SET TASK :: Below is the data. Give it again, complete and exact.

MATERIAL ::
↓
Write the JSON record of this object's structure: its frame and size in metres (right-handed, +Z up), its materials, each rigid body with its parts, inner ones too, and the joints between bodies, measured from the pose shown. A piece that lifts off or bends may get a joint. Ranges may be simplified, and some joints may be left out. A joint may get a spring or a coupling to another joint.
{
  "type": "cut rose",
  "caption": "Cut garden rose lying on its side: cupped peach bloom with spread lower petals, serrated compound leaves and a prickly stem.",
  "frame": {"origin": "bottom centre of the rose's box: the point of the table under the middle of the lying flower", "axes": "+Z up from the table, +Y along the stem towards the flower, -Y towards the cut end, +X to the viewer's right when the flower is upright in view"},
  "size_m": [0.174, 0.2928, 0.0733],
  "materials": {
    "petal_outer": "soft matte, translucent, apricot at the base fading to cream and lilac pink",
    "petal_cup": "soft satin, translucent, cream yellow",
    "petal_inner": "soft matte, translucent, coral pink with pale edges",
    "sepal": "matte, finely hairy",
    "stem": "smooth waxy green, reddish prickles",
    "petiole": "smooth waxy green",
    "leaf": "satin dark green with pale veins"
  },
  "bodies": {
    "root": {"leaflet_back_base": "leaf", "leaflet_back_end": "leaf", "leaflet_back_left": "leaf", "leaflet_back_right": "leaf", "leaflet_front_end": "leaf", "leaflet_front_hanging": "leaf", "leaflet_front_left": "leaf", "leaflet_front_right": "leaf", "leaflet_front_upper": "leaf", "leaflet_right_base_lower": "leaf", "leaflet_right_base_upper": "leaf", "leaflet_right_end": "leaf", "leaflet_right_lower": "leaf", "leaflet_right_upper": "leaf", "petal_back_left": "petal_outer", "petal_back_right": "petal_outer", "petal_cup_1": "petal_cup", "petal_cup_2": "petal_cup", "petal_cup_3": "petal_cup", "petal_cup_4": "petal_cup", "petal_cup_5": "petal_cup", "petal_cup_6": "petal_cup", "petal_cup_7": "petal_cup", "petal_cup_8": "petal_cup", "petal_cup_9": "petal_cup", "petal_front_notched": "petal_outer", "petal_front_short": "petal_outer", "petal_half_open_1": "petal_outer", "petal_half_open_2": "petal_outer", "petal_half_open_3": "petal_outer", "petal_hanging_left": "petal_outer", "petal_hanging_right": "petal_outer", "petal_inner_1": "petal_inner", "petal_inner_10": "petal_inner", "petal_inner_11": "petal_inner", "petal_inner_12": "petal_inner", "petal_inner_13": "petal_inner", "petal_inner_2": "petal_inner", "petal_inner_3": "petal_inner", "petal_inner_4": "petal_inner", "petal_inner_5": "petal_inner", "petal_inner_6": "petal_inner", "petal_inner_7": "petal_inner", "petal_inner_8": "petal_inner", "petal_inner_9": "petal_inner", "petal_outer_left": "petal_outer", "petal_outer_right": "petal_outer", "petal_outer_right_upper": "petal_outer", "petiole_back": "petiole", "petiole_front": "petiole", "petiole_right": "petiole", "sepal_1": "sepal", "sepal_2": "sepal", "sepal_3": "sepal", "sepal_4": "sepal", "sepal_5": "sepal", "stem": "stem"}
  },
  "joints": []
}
↑
THE RESPONSE ::
Write the JSON record of this object's structure: its frame and size in metres (right-handed, +Z up), its materials, each rigid body with its parts, inner ones too, and the joints between bodies, measured from the pose shown. A piece that lifts off or bends may get a joint. Ranges may be simplified, and some joints may be left out. A joint may get a spring or a coupling to another joint.
{
  "type": "cut rose",
  "caption": "Cut garden rose lying on its side: cupped peach bloom with spread lower petals, serrated compound leaves and a prickly stem.",
  "frame": {"origin": "bottom centre of the rose's box: the point of the table under the middle of the lying flower", "axes": "+Z up from the table, +Y along the stem towards the flower, -Y towards the cut end, +X to the viewer's right when the flower is upright in view"},
  "size_m": [0.174, 0.2928, 0.0733],
  "materials": {
    "petal_outer": "soft matte, translucent, apricot at the base fading to cream and lilac pink",
    "petal_cup": "soft satin, translucent, cream yellow",
    "petal_inner": "soft matte, translucent, coral pink with pale edges",
    "sepal": "matte, finely hairy",
    "stem": "smooth waxy green, reddish prickles",
    "petiole": "smooth waxy green",
    "leaf": "satin dark green with pale veins"
  },
  "bodies": {
    "root": {"leaflet_back_base": "leaf", "leaflet_back_end": "leaf", "leaflet_back_left": "leaf", "leaflet_back_right": "leaf", "leaflet_front_end": "leaf", "leaflet_front_hanging": "leaf", "leaflet_front_left": "leaf", "leaflet_front_right": "leaf", "leaflet_front_upper": "leaf", "leaflet_right_base_lower": "leaf", "leaflet_right_base_upper": "leaf", "leaflet_right_end": "leaf", "leaflet_right_lower": "leaf", "leaflet_right_upper": "leaf", "petal_back_left": "petal_outer", "petal_back_right": "petal_outer", "petal_cup_1": "petal_cup", "petal_cup_2": "petal_cup", "petal_cup_3": "petal_cup", "petal_cup_4": "petal_cup", "petal_cup_5": "petal_cup", "petal_cup_6": "petal_cup", "petal_cup_7": "petal_cup", "petal_cup_8": "petal_cup", "petal_cup_9": "petal_cup", "petal_front_notched": "petal_outer", "petal_front_short": "petal_outer", "petal_half_open_1": "petal_outer", "petal_half_open_2": "petal_outer", "petal_half_open_3": "petal_outer", "petal_hanging_left": "petal_outer", "petal_hanging_right": "petal_outer", "petal_inner_1": "petal_inner", "petal_inner_10": "petal_inner", "petal_inner_11": "petal_inner", "petal_inner_12": "petal_inner", "petal_inner_13": "petal_inner", "petal_inner_2": "petal_inner", "petal_inner_3": "petal_inner", "petal_inner_4": "petal_inner", "petal_inner_5": "petal_inner", "petal_inner_6": "petal_inner", "petal_inner_7": "petal_inner", "petal_inner_8": "petal_inner", "petal_inner_9": "petal_inner", "petal_outer_left": "petal_outer", "petal_outer_right": "petal_outer", "petal_outer_right_upper": "petal_outer", "petiole_back": "petiole", "petiole_front": "petiole", "petiole_right": "petiole", "sepal_1": "sepal", "sepal_2": "sepal", "sepal_3": "sepal", "sepal_4": "sepal", "sepal_5": "sepal", "stem": "stem"}
  },
  "joints": []
}